I really like the descriptions on this page, especially the “Y” designation. Rushing through the first installation of our thermostat, a 4 wire system, I hooked the blue wire to “B”…which was incorrect. Heat would work but not shut off, A/C wouldn’t engage, but the central fan would. I had to trace back from the furnace to find that the Yellow went to white out to the return, then red back into the house, then finally to a blue wire…which needed connected to the Y post 🙂 9 month pregnant wife wasn’t so happy with the landlord for not getting out here to check what we thought was a stuck relay 🙂 Thanks for posting this!!! Oh, and check your main wiring schematic before hiring someone to hook up your thermostat.
Thank you. You helped me for my ex-wife and my daughter’s furnace. Now it works really good. Again thank you
with my thermostat in the heat position the furnace and air comes on but the air out the ducts is cold
it is possible you have a problem with your heating system. Best to call for HVAC service.
My old thermostat has a red, yellow, white, green and orange wire. All coordinated with the letter.
My new Honeywell WiFi thermostat does not have an O for the orange wire. Also, what do I do about the C wire. There is a blue wire in the bundle.
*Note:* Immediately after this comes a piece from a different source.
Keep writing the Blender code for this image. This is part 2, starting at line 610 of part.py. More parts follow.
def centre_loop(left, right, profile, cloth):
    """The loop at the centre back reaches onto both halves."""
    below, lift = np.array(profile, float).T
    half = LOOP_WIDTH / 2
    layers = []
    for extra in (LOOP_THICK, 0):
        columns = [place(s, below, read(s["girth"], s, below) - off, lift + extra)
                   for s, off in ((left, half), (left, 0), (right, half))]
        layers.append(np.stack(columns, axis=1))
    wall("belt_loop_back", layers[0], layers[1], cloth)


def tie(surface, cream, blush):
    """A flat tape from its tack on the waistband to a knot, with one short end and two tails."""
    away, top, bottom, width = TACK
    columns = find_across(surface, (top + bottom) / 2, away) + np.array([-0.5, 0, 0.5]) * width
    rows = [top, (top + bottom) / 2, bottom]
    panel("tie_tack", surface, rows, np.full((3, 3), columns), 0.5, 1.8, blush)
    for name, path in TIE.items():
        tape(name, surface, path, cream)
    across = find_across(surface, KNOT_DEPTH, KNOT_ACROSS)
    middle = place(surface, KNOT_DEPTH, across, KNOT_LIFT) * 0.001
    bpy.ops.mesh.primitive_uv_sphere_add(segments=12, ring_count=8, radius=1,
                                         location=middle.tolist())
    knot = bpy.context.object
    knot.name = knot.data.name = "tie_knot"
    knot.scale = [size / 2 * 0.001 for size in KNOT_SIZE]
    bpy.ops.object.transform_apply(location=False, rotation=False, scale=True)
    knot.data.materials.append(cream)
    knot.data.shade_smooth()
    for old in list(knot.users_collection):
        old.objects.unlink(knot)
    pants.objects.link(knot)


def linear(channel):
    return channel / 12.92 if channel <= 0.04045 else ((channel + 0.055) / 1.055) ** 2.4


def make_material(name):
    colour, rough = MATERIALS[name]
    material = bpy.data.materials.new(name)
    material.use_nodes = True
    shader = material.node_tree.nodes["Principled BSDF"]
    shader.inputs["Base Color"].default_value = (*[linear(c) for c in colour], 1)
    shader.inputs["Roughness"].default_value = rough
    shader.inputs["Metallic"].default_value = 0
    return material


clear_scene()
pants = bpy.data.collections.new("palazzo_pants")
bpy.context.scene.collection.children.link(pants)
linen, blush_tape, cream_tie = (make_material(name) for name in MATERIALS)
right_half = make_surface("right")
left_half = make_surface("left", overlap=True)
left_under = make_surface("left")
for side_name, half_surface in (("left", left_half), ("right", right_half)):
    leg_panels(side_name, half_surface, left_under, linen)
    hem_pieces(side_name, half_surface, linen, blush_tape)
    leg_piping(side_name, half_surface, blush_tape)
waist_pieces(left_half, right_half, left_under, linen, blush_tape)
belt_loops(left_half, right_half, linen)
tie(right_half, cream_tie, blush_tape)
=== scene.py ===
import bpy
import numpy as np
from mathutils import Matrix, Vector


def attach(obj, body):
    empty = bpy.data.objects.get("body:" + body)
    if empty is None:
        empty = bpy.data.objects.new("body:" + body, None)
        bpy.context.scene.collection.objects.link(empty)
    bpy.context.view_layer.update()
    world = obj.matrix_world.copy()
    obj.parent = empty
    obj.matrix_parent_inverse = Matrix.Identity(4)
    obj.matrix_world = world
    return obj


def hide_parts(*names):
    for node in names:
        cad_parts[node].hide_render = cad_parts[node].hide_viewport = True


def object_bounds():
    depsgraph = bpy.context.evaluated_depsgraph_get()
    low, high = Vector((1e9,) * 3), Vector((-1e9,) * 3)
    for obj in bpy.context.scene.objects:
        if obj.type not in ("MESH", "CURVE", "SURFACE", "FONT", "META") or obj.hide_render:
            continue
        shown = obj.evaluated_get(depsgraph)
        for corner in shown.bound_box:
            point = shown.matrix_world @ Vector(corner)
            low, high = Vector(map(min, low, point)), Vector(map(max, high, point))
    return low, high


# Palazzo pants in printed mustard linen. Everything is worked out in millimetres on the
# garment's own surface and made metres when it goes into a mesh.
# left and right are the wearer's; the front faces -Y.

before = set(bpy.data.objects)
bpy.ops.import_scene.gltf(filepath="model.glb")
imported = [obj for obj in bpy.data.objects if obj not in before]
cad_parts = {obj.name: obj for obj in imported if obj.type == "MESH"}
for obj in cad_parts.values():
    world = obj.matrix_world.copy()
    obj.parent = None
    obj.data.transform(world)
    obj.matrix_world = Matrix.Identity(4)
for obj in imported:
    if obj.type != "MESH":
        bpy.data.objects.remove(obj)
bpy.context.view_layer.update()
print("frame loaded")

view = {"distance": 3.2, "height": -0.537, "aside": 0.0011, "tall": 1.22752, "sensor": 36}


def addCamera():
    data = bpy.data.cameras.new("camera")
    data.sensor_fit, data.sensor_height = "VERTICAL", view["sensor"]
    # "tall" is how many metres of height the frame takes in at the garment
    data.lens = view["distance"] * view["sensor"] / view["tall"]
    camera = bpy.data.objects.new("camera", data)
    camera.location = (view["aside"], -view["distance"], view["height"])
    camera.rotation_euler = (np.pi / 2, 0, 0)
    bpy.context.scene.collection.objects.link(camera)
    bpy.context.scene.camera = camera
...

you have a heat pump but don’t have the right thermostat. You need a heat pump thermostat. Yes you can use the blue wire for C or common but you have to hook it up to the C or common in the air handler.
Hi, As a handyman, I change thermostats to the new ones regularly. However, I just came upon a Carrier system that has a thermostat with A,B,C,D,S1 & S2 as the wiring designations at the thermostat as well as at the heater itself. Can you possible tell me how these relate to the normal designations?
It looks like this is one of those smart home thermostats with the automated home. Can’t say about any of those designations except the S1 and S2 (used for a remote temperature sensor typically an outside air temperature sensor).
I found that A & B are “Data” and C & D are 24vac. So I don’t see any way I can change it to a normal thermo…
We are so happy you found out that information for us. I have always known these Smart Automated electronics in these newer homes are proprietary which makes things difficult if there is no technical support, available technicians, or even if the manufacturer goes out of business. It often leaves the homeowner/property owner with no decent or cost efficient alternatives. What seemed like a good idea when they purchased the home, with all the gadgets and technology, ended up costing them more money in the long run. Thank you for your diligence in looking this up George. You are a stand up guy!!! And there is a way to convert the home over to a normal home you just have to be able to identify the proper designations and know what it controls.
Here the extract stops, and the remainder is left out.